I saw it again some 20 years later and appreciated it as one of Day's better movies in the 60's.  As with the case of the studio wanting to quickly get Grant and Dunne in another film, the same could be said for Day and Garner who had just had a success with The Thrill of It All.   It was known the Something's Got to Give script was gathering dust at Fox and wouldn't it be a perfect reunion piece for these two stars?

But really now, DD inheriting a part played by MM?  Wouldn't that require some heavy alterations?  Well, yes and no.  Both were brilliant at comedy, both were gorgeous and Day would go the white-blonde look that MM had in the previous piece.  The sex aspect would, however, be Day-style.  She'd been having clean sex on the screen since Pillow Talk but no way was she going trashy.  No siree.  It was racy enough imagining Day's character being with Chuck Connors' character all those years on that island.  And don't think for a minute that she considered being nude in those pool scenes.

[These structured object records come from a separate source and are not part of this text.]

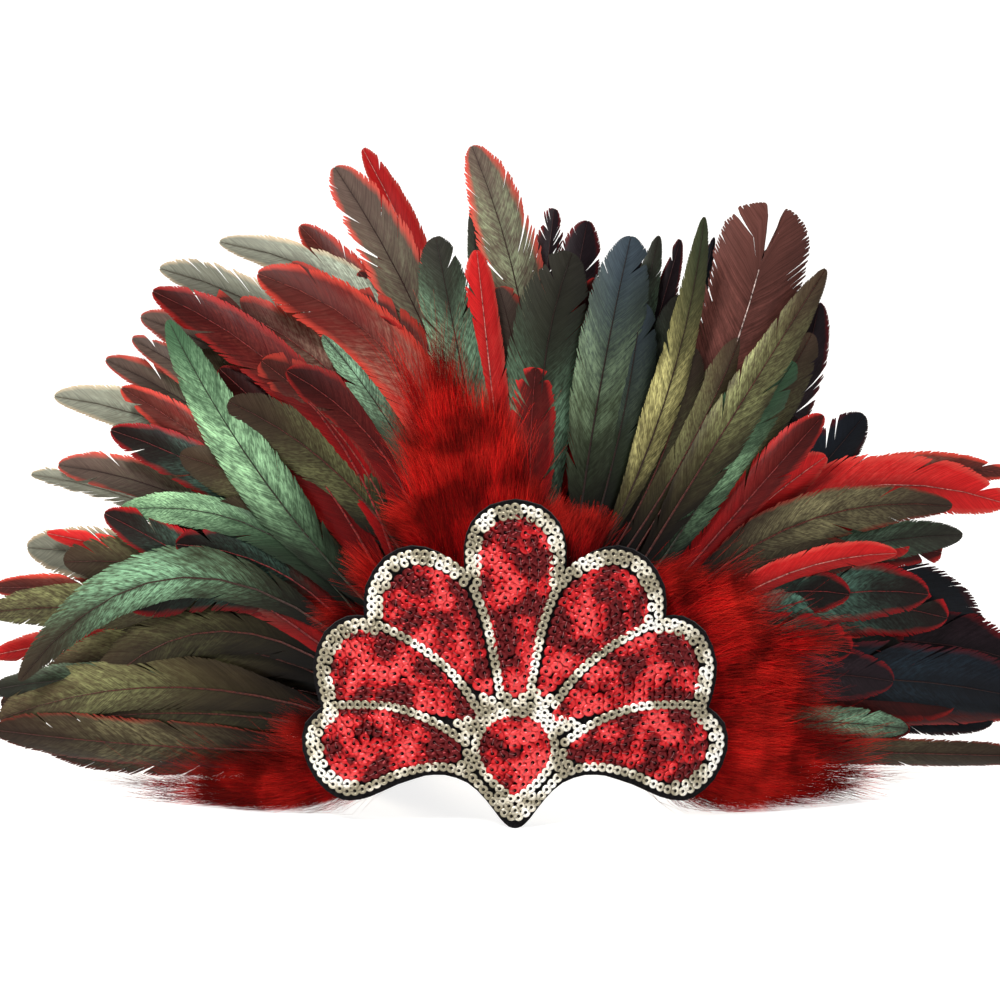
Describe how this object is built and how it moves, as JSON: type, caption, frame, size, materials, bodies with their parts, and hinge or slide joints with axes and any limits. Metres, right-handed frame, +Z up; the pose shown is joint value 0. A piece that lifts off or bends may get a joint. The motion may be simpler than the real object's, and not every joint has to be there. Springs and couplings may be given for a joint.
{
  "type": "carnival feather headdress",
  "caption": "Carnival headdress: a fan of dyed rooster feathers over a red and silver sequinned felt patch, on a head band.",
  "frame": {"origin": "under the middle of the whole piece, on the surface that it stands on", "axes": "+Z up, -Y towards the front of the patch, +X to the right as seen from the front"},
  "size_m": [0.4504, 0.2198, 0.2692],
  "materials": {
    "black_felt": "matt",
    "silver_sequins": "pearly gloss",
    "red_sequins": "metallic gloss",
    "red_down": "fluffy",
    "olive_feather": "iridescent",
    "bronze_feather": "satin",
    "mint_feather": "iridescent",
    "crimson_feather": "satin",
    "plum_feather": "iridescent"
  },
  "bodies": {
    "root": {"felt_backing": "black_felt", "head_band": "black_felt", "silver_sequin_trim": "silver_sequins", "red_sequins_centre": "red_sequins", "red_sequins_drop": "red_sequins", "red_sequins_left_1": "red_sequins", "red_sequins_left_2": "red_sequins", "red_sequins_left_3": "red_sequins", "red_sequins_right_1": "red_sequins", "red_sequins_right_2": "red_sequins", "red_sequins_right_3": "red_sequins", "down_left": "red_down", "down_top": "red_down", "down_right": "red_down", "front_feathers_upper_left": "mint_feather", "front_feathers_upper_right": "olive_feather", "front_feathers_left": "olive_feather", "front_feathers_top": "olive_feather", "front_feathers_right": "bronze_feather", "middle_feathers_upper_left": "crimson_feather", "middle_feathers_upper_right": "bronze_feather", "middle_feathers_left": "bronze_feather", "middle_feathers_top": "crimson_feather", "middle_feathers_right": "crimson_feather", "back_feathers_upper_left": "bronze_feather", "back_feathers_upper_right": "plum_feather", "back_feathers_left": "bronze_feather", "back_feathers_top": "plum_feather", "back_feathers_right": "plum_feather"}
  },
  "joints": []
}
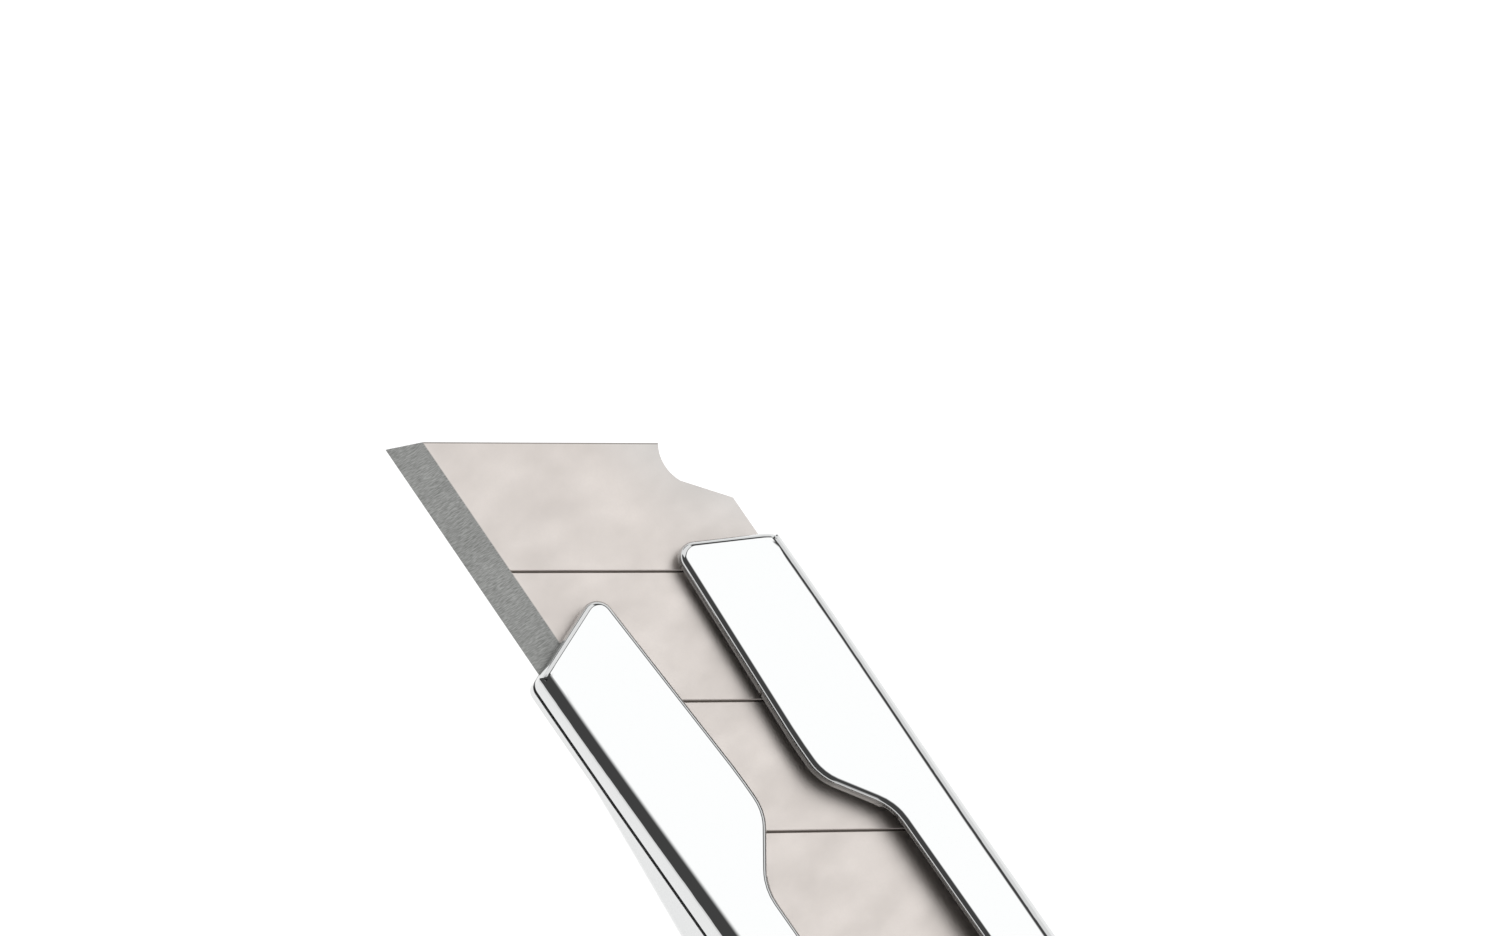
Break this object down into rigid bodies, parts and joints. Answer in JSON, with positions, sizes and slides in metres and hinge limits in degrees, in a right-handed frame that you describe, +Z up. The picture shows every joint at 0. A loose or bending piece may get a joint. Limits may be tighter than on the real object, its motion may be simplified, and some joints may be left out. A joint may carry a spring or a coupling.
{
  "type": "snap-off utility knife",
  "caption": "Snap-off utility knife with a two-shell polished metal body, a slotted nose with two lobes, a scored blade on a sliding carriage with a wheel lock, and a pull-off end cap.",
  "frame": {"origin": "centre of the bounding box on the underside, which the closed knife lies on", "axes": "+X along the knife towards the blade's point, +Y towards the cutting edge, +Z up out of the slotted front face"},
  "size_m": [0.1714, 0.026, 0.0201],
  "materials": {
    "polished_metal": "mirror-polished chrome plating on cast zinc",
    "grip_rubber": "moulded, fine matte grain",
    "screw_steel": "plain turned steel",
    "blade_steel": "satin ground carbon steel",
    "sheet_steel": "rolled stainless sheet",
    "rivet_steel": "set rivet, satin",
    "spring_steel": "tempered strip",
    "nut_brass": "turned brass",
    "black_plastic": "moulded glass-filled nylon, fine spark grain"
  },
  "bodies": {
    "body": {"front_shell": "polished_metal", "rear_shell": "polished_metal", "grip_pad_edge_side": "grip_rubber", "grip_pad_spine_side": "grip_rubber", "back_pad": "grip_rubber", "body_screws": "screw_steel", "guide_rail": "sheet_steel", "spare_blades": "blade_steel", "spare_blade_spring": "spring_steel", "blade_leaf_spring": "spring_steel", "leaf_spring_rivet": "rivet_steel"},
    "carriage": {"blade": "blade_steel", "blade_carrier": "sheet_steel", "carrier_peg": "rivet_steel", "carrier_nut": "nut_brass", "slider_saddle": "black_plastic", "spring_washer": "spring_steel"},
    "wheel": {"lock_wheel": "black_plastic", "wheel_stud": "screw_steel", "wheel_cap": "polished_metal"},
    "cap": {"end_cap": "black_plastic"}
  },
  "joints": [
    {"name": "blade_slide", "type": "slide", "parent": "body", "child": "carriage", "axis": [1, 0, 0], "range_m": [-0.0189, 0.039]},
    {"name": "wheel_turn", "type": "hinge", "parent": "carriage", "child": "wheel", "pos_m": [0.00118, 0, 0.0145], "axis": [0, 0, 1], "range_deg": [0, 150]},
    {"name": "cap_pull", "type": "slide", "parent": "body", "child": "cap", "axis": [-1, 0, 0], "range_m": [0, 0.012]}
  ]
}
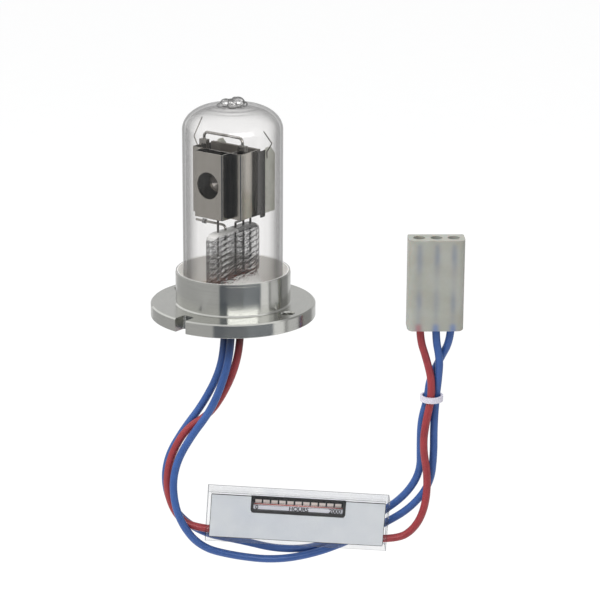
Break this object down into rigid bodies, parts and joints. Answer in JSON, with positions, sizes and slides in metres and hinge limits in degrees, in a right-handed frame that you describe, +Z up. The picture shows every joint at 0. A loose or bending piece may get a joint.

So what actually happened is that the writers opted to stick a little closer to the original 1940 film.  They changed a number of things with little notice.  Funny though that they altered the time frame the couple spent apart to five years instead of seven.  So what happened to that declared dead part?  Oh, everyone was stoned in 1963... who cared?

Most people would likely say the funniest scene is when Day goes through a car wash with a convertible top down.  It was funny but my favorite was when she, not yet known to Bergen's character, assumes a disguise as a Swedish masseuse and beats away at Bergen's toweled backside.  Both actresses were hysterical and showed their gifts for comedy.  Garner's job was to pull Day off Bergen and when he did so, unfortunately, he broke several of her ribs.  All scenes with Ritter (who had worked with Day in Pillow Talk) were also gems.  I adored her.

Bergen originally declined the part because she didn't want to play second fiddle to Day, whom she didn't know.  She later said it was a wonderful working experience and she loved working with the screen's most popular actress.  She also, as her predecessor had, nailed it as Bianca.

By the way...

Both of these versions, My Favorite Wife and Move Over, Darling, are on the tube all the time.  If you are among those who have not seen either, treat yourself.  The plot is the same and the comedy is evident.  I give a nod to the former because it was more in the screwball comedy arena than the latter.  Maybe the nugget that turns me toward Wife is that Dunne's character is highly amused by the entire situation.  Her amusement in the face of everyone else's high drama makes one laugh along with her.  Day, on the other hand, feels just as low as Garner does and later gets mad.  It's just not quite the same.